Once a shopper clicks on a dress, she will see in-depth product information, including a detailed fashion description, three views of the look and highly specific sizing measurements as well as shipping options. The site’s Aisle Partners section will provide recommendations for bridal necessities such as tailors, dry cleaners and restorers.
While designer gowns at appealing prices are The Aisle’s primary draw, its principals have incorporated an additional incentive: a philanthropic component. Each featured designer will select a charity that will be highlighted with a first-person testimonial. The Aisle will donate 2 percent of every dress sale to that charity, and the designers have the option to match the donation.
None of which will matter if the bride doesn’t love her dress. To ensure that buying online doesn’t require too big a leap of faith, The Aisle New York offers the option of return insurance for $175 to $225, depending upon the dress. Should a woman keep the dress, that amount is deducted from the ticket price. “We want to encourage serious shopping. This is not the Zappos model where they send a 6, a 6.5 and a 7 to try and then you take whatever one you want and send the rest back,” Yassky said.

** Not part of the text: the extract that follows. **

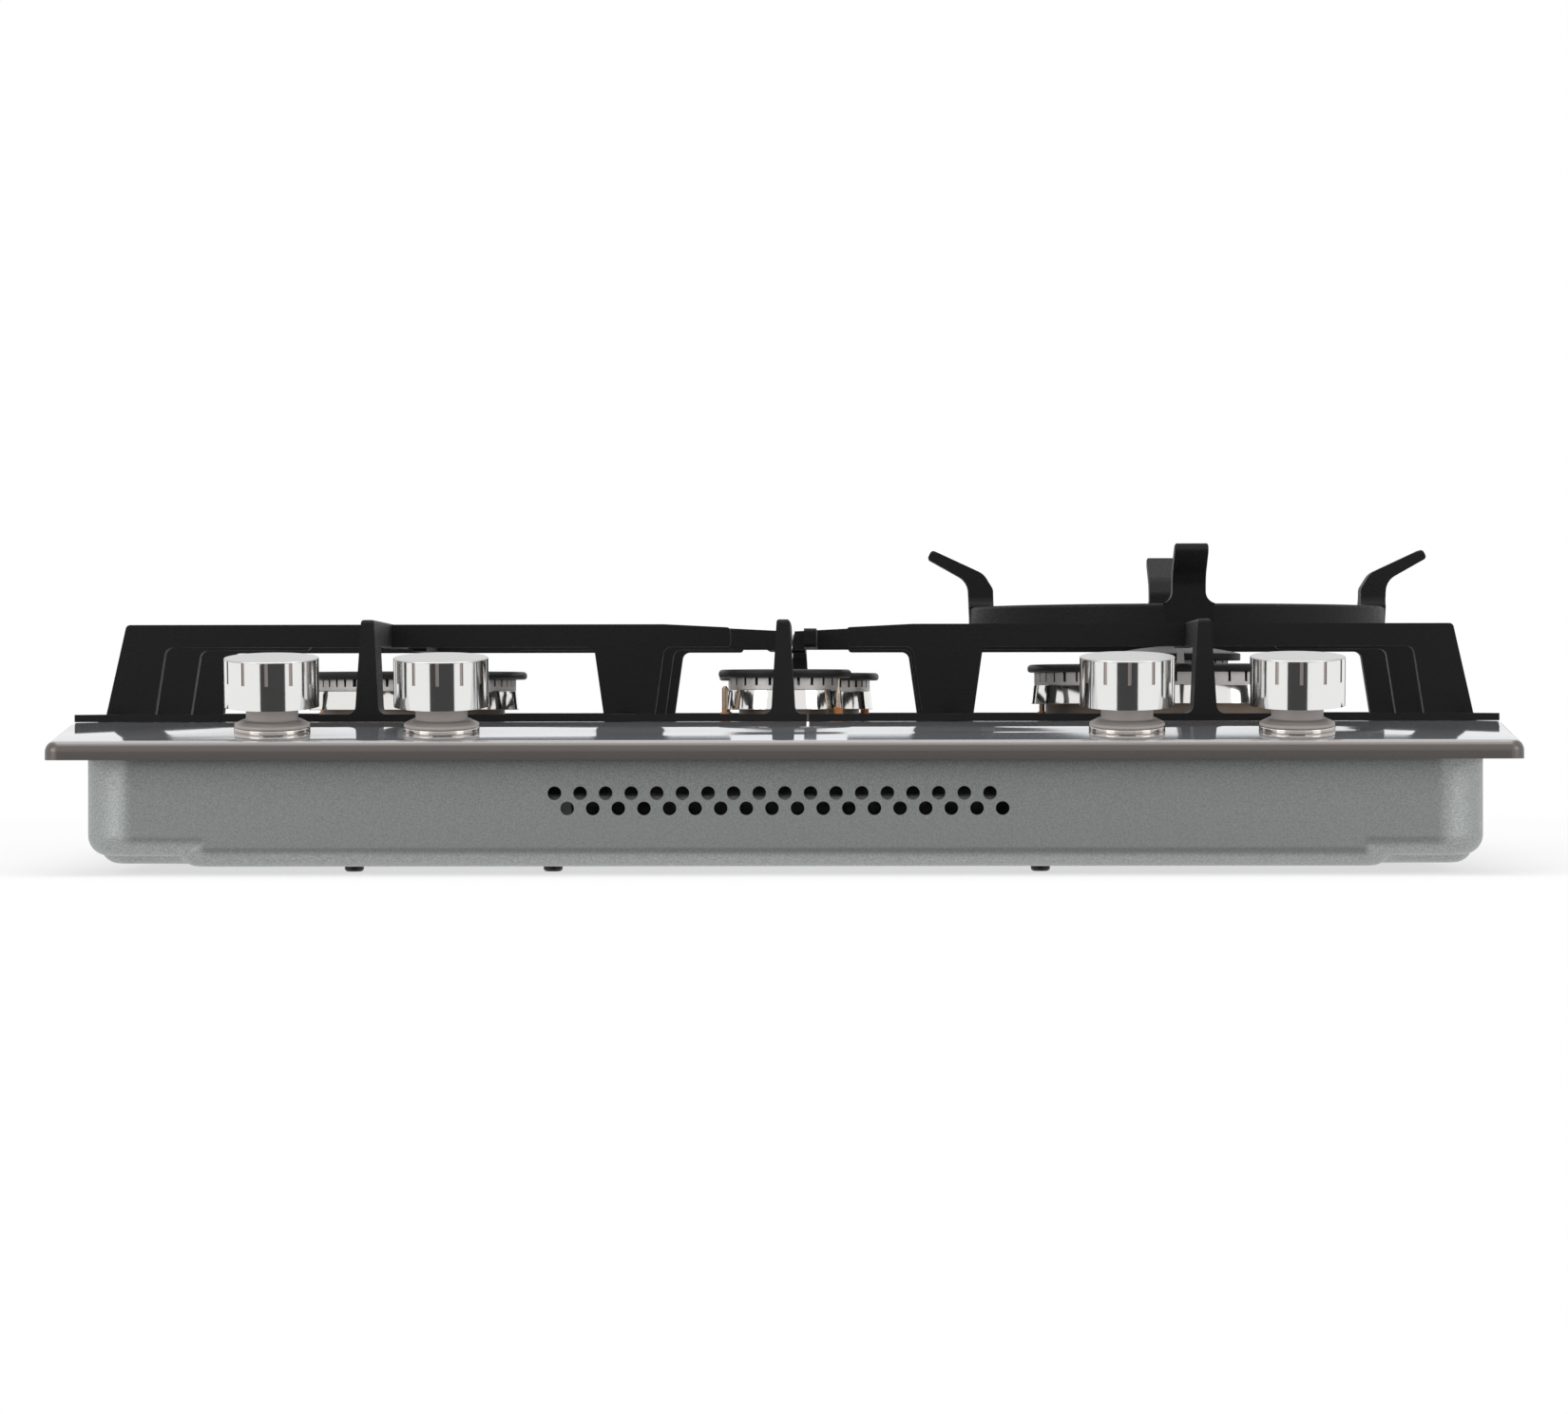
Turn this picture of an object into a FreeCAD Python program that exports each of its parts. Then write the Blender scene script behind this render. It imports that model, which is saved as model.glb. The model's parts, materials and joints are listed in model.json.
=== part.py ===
"""Built-in four-burner gas cooktop, 580 mm wide, with front knobs, two cast pan supports and a wok ring.

Millimetres, +Z up, front towards -Y.  The origin is the middle of the footprint at the height of the
screw heads under the case, so the whole cooktop stands on Z = 0.
"""
import FreeCAD, Part
import Sketcher
import math
import os
from FreeCAD import Placement, Rotation, Vector

doc = FreeCAD.newDocument("GasCooktop")

# ---------------------------------------------------------------------------------------------
# Driving dimensions: every one is a cell of the spreadsheet, under its own alias.
# ---------------------------------------------------------------------------------------------
DIMENSIONS = {
    # pressed stainless top plate
    "plate_width": 580.0,
    "plate_depth": 510.0,
    "plate_sheet": 0.8,
    "plate_corner": 6.0,
    "plate_edge": 4.5,
    "rim_drop": 14.5,          # flat surface above the worktop
    "apron_drop": 7.4,         # how far the front apron falls to the front edge
    "apron_depth": 62.0,
    "hem_width": 11.0,
    "hem_lift": 2.0,           # room under the hem for the foam tape
    "tape_width": 9.0,
    "tape_clearance": 0.4,
    "putty_gap": 0.2,          # sealing putty between plate and case
    # deep-drawn case below the worktop
    "case_side_inset": 12.5,   # case wall inside the plate's edge
    "case_end_inset": 17.0,
    "case_drop": 42.5,         # worktop to case floor
    "case_sheet": 0.7,
    "case_corner": 20.0,
    "case_foot_round": 8.0,
    "relief_rise": 4.2,        # raised corners for the worktop clamps
    "relief_width": 37.0,
    "relief_depth": 40.0,
    "relief_round": 12.0,
    "vent_count": 18.0,
    "vent_bore": 5.4,
    "vent_pitch": 10.1,
    "vent_start": -90.3,
    "vent_stagger": 5.0,
    "vent_drop": 13.4,         # worktop to the upper row
    "vent_row_gap": 6.0,
    "clamp_hole": 4.2,
    "clamp_inset": 17.0,
    "screw_shank": 4.0,
    "screw_hole": 4.4,
    "screw_head": 7.8,
    "screw_head_height": 3.0,
    "screw_length": 7.0,
    "screw_dome": 1.4,
    # gas rail, inlet and taps
    "rail_outside": 16.0,
    "rail_bore": 13.0,
    "rail_overrun": 21.2,      # past the outer tap on the left
    "rail_bend": 26.0,
    "rail_drop": 30.0,         # below the plate, along the tap's axis
    "rail_setback": 19.0,      # behind the tap's axis
    "saddle_width": 16.0,
    "saddle_length": 22.0,
    "saddle_left_step": 30.4,  # inwards of the outer left tap
    "saddle_middle_step": 43.0, # inwards of the inner left tap
    "saddle_right_step": 33.7, # inwards of the inner right tap
    "inlet_thread": 20.8,
    "inlet_bore": 14.0,
    "inlet_reach": 14.5,       # stub standing out of the rear wall
    "inlet_collar": 21.6,
    "inlet_collar_reach": 2.0,
    "inlet_hex": 27.0,
    "inlet_hex_length": 12.0,
    "inlet_wall_gap": 1.0,     # nut to the rear wall, and to where the wall's corner begins
    "inlet_hole": 22.0,
    "tap_side": 86.2,          # outer taps inside the plate's edge
    "tap_pitch": 67.5,
    "tap_setback": 35.0,       # knob axis behind the front edge
    "tap_diameter": 18.0,
    "tap_top": 1.2,
    "tap_length": 46.0,
    "tap_bore": 8.1,
    "tap_chamber_top": 5.0,
    "tap_chamber_length": 29.0,
    "rod_bore": 3.1,
    "outlet_drop": 14.0,
    "outlet_diameter": 10.0,
    "outlet_reach": 14.0,
    "switch_width": 9.0,
    "switch_length": 14.0,
    "switch_height": 12.0,
    # spindle, valve rod and spring below each knob
    "spindle_diameter": 6.0,
    "spindle_flat": 4.5,
    "spindle_top": 24.4,
    "spindle_collar": 8.0,
    "spindle_collar_top": 8.0,
    "spindle_collar_length": 12.0,
    "rod_diameter": 3.0,
    "rod_length": 18.0,
    "rod_flange": 7.6,
    "rod_flange_height": 2.0,
    "spring_wire": 0.8,
    "spring_diameter": 5.6,
    "spring_turns": 4.0,
    # knob and what shows below it
    "knob_diameter": 37.8,
    "knob_height": 19.5,
    "knob_gap": 9.9,
    "knob_chamfer": 0.6,
    "knob_wall": 2.0,
    "knob_top": 2.5,
    "knob_boss": 11.0,
    "knob_boss_start": 13.4,
    "knob_bore_clearance": 0.05,
    "knob_bore_depth": 12.0,
    "mark_count": 12.0,
    "mark_width": 1.5,
    "mark_length": 8.3,
    "mark_depth": 0.4,
    "spindle_hole": 12.0,
    "bezel_diameter": 30.4,
    "bezel_inside": 24.0,
    "bezel_height": 1.8,
    "bezel_round": 0.8,
    "seal_flange": 30.0,
    "seal_collar": 20.8,
    "seal_wall": 1.4,
    "seal_bore": 6.6,
    "seal_flange_edge": 1.2,
    "seal_flange_rise": 2.8,
    "seal_height": 11.0,
    # burners
    "rapid_side": 121.5,       # rapid and wok burner centres inside the plate's edge
    "wok_side": 119.5,
    "large_burner_offset": 1.0,
    "small_x": 1.5,
    "auxiliary_cap": 56.0,
    "auxiliary_overhang": 4.8, # cap beyond its burner ring, all round
    "auxiliary_slots": 24.0,
    "semi_cap": 74.4,
    "semi_overhang": 4.2,
    "semi_slots": 40.0,
    "rapid_cap": 100.6,
    "rapid_overhang": 4.9,
    "rapid_slots": 54.0,
    "wok_cap": 132.0,
    "wok_overhang": 3.0,
    "wok_slots": 50.0,
    "cup_rim": 0.5,            # cup outside the burner ring, in radius
    "cup_wall": 1.8,
    "cup_flare": 0.9,
    "cup_foot_inset": 5.5,
    "cup_neck_inset": 3.0,
    "cup_underside": 4.9,
    "cup_rim_height": 13.2,
    "ring_height": 4.9,
    "cap_thickness": 3.5,
    "cap_round": 1.7,
    "cap_lip": 1.2,
    "ring_wall": 2.2,
    "ring_floor": 1.5,
    "ring_skirt": 4.0,
    "riser_bore": 16.0,
    "cup_bore": 18.0,
    "cup_depth": 18.0,
    "slot_width": 1.2,
    "slot_height": 3.1,
    "wide_slot_width": 1.9,
    "wide_slot_every": 6.0,
    "ring_clearance": 0.3,     # ring skirt in its cup, cap lip in its ring
    "seat_gap": 0.1,
    "wok_lift": 2.3,           # the wok burner's cup stands this much higher
    "wok_ring_height": 5.4,
    "wok_slot_height": 4.2,
    "wok_annulus_inside": 72.0,
    "wok_crown": 46.0,
    "wok_crown_top": 26.3,
    "wok_inner_slots": 30.0,
    "wok_crown_slots": 24.0,
    "wok_lug_distance": 31.5,  # upright lug between the two wok caps
    "wok_lug_foot": 4.6,
    "wok_lug_head": 2.6,
    "wok_lug_thickness": 2.0,
    "wok_lug_top": 31.2,
    "wok_centre_cap": 57.0,
    "wok_centre_edge": 3.0,
    "wok_centre_dome": 3.4,
    "hole_clearance": 0.4,
    "bracket_span": 56.0,
    "bracket_width": 20.0,
    "bracket_sheet": 1.2,
    "bracket_foot": 12.0,
    "jet_diameter": 12.0,
    "jet_neck": 8.0,
    "jet_neck_rise": 4.0,
    "jet_length": 13.0,
    "pipe_diameter": 5.0,
    "pipe_bend": 14.0,
    "pipe_over_rail": 22.0,    # level run over the rail, then the fall behind it
    "pipe_fall_run": 26.0,
    "pipe_slant": 45.0,
    "pipe_last_run": 61.0,
    "pipe_crossing": 14.0,     # from the fall to the auxiliary burner's cross run
    "pipe_crossing_rise": 2.0,
    "pipe_lane_inset": 98.5,   # wok burner to the lane of the semi-rapid burner's pipe
    "pipe_lane_start": 76.0,
    "pipe_lane_end": 44.0,
    "pipe_semi_slant": 30.0,
    "pipe_semi_last": 32.0,
    # ignition
    "electrode_base": 4.0,
    "electrode_base_top": 5.8,
    "electrode_pin": 1.9,
    "electrode_top": 17.6,
    "electrode_depth": 14.0,
    "thermocouple_pin": 2.6,
    "thermocouple_top": 14.8,
    "flame_side_gap": 4.0,
    "module_width": 62.0,
    "module_depth": 44.0,
    "module_height": 26.0,
    "module_side_gap": 41.5,
    "module_back_gap": 38.0,
    "grommet_diameter": 16.0,
    "grommet_bore": 7.5,
    "grommet_length": 10.0,
    # cast-iron pan supports
    "support_side": 1.2,       # support inside the plate's edge
    "support_front_gap": 12.0,  # behind the apron's slope
    "support_back_gap": 33.0,
    "support_split": 8.5,
    "middle_offset": 1.0,      # middle fingers beside the centre line
    "row_pitch": 115.0,
    "bar_width": 7.0,
    "base_gap": 0.2,
    "base_height": 3.0,
    "base_width": 8.0,
    "bar_top": 41.0,
    "bar_height": 9.6,
    "tip_fall": 1.4,
    "tip_fall_length": 28.0,
    "outer_leg_lean": 9.2,
    "outer_leg_width": 16.5,
    "outer_leg_taper": 4.9,
    "inner_leg_outside": 82.0,
    "inner_leg_inside": 52.4,
    "inner_leg_taper": 4.4,
    "inner_bar_x": 68.5,
    "small_burner_tip": 24.5,
    "large_burner_tip": 46.0,
    "leg_round": 3.4,
    "tip_round": 1.6,
    "finger_side": 118.8,      # fore-and-aft finger inside the support's outer edge
    "finger_top_width": 5.2,
    "finger_foot_width": 9.6,
    "finger_leg_lean": 4.0,
    "finger_leg_depth": 25.0,
    "finger_rise": 0.7,
    "stub_x": 8.8,
    "foot_diameter": 6.0,
    "foot_socket": 1.6,
    # wok ring
    "wok_band_outside": 184.0,
    "wok_band_width": 8.0,
    "wok_band_height": 8.8,
    "wok_ring_gap": 0.2,
    "wok_arm_width": 14.2,
    "wok_arm_flare": 20.0,
    "wok_arm_reach": 111.2,
    "wok_arm_top": 75.6,
    "wok_arm_bend": 61.5,
    "wok_arm_wall": 11.0,
    "wok_arm_tip": 5.0,
}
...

Each gown will be shipped in a gift box designed to create a feeling for the bride reminiscent of Carrie Bradshaw when she opened her Vivienne Westwood dress in the film “Sex and the City.” For an added personal touch, designers are providing thank-you notes. “We want to change the perception that bridal is commercial and mass,” Yassky said. “We want to cast it in an exciting fashion context. The four of us love bridal. That’s it: We’re doing this with love.”